A grande farra

Primeiras entradas da anunciada “revisão” do AO90.

Mas em que consistirá ao certo a dita “revisão”, hem?, perguntareis. Bom, responderei então de novo, haja pachorra, que seja pelas alminhas de quem já lá mora, salvo seja: a “revisão” do AO90 consiste, ao certo, em proibir que se chame “revisão” à coisa (é obrigatório dizer “aperfeiçoamento”, não “revisão”) e em fazer umas “concessões” aos portuguesitos, coitadinhos, enquanto se “adota” definitivamente — na íntegra e agora à descarada, já sem qualquer disfarce — a ortografia brasileira.

Quanto às “concessões” aos portuguesitos, coitadinhos, a “revisão” (ai, não, o “aperfeiçoamento“) resume-se ao que aparece no artigalho hoje publicado (e blindado contra cópia ou sequer citação) pelo pasquim electrónico “ptjornal”: a “Academia das Ciências de Lisboa” (uma coisa parecida com a Academia do Sporting, em Alcochete, com a diferença de que nesta treina-se o pontapé na bola e naquela aperfeiçoa-se o chuto na cabeça) vai determinar que “para” volta a ter acento para que para se distinga de para o que significa, portanto, que a ACL para para “refletir” de vez em quando sobre a melhor forma de por por cima o que não pode por por baixo da mesa.

Confuso? Nada disso. É lá agora confuso! Basta saber onde colocar os acentos que o AO90 “mandou” tirar e agora a ACL “manda” tornar a por por cima das letrinhas de quem para para pensar como “há de” escrever em acordês.

Pelos vistos devemos todos desde já agradecer penhoradamente pelas (duas!) “concessões”. Por mim, cá vai disto, fica já a minha parte dos obrigadinhos despachada: um ganda “brigádjinhu, viu” aos brasileiros, esses altruístas, e um não menos ganda “obrigadão” aos senhores da ACL, esses mãos-largas, essas grandes cacholas que vão “melhorando” (ou “despiorando”, como há quem diga, aliás com imensa lata) o AO90, a mais extraordinária aldrabice de aquém e de além-mar.

Depois destas (duas!) “concessões”, portanto, que são assim uma espécie de entradas ou aperitivos, os comensais da ACL vão atirar-se imediatamente ao conduto (ervilhas) e ao presigo (língua), tudo ao molho, toca a enfardar que isto nas academias não há fome, o que há é muito apetite: corta daqui, retalha dali, mistura d’acolá, reponha-se o P em “receção”, ó parceiro, chegue-me daí o sal, olha o facto, pois, vá lá, aquele C pode voltar, sim, os tugas vão adorar isso, e como fica “confecção”, hem?, os brasileiros pronunciam éqção ou éção?, não há mais língua, hem?, pst, ó menina, trazia mais uma travessazinha de língua com ervilhas, hem?

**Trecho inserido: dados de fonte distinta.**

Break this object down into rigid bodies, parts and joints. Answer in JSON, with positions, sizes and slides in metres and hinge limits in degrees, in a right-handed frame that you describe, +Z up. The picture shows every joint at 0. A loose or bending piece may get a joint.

Enfim, tenhamos um módico de pudor, ao menos desviemos o olhar de tão deprimente espectáculo, os ilustres comensais a refocilar nas travessas, a empanturrar-se alarvemente com seus assados, refogados e estufados de língua cortada em fatias muito fininhas.

Em todos estes cozinhados os tachos pegaram mesmo, curioso paradoxo. O alarve repasto descambou numa farra ignóbil. Compete-nos a nós, que não fomos tidos nem achados e não tivemos absolutamente nada a ver com semelhante patuscada, pôr fim ao regabofe, ir lá dar-lhes sopa.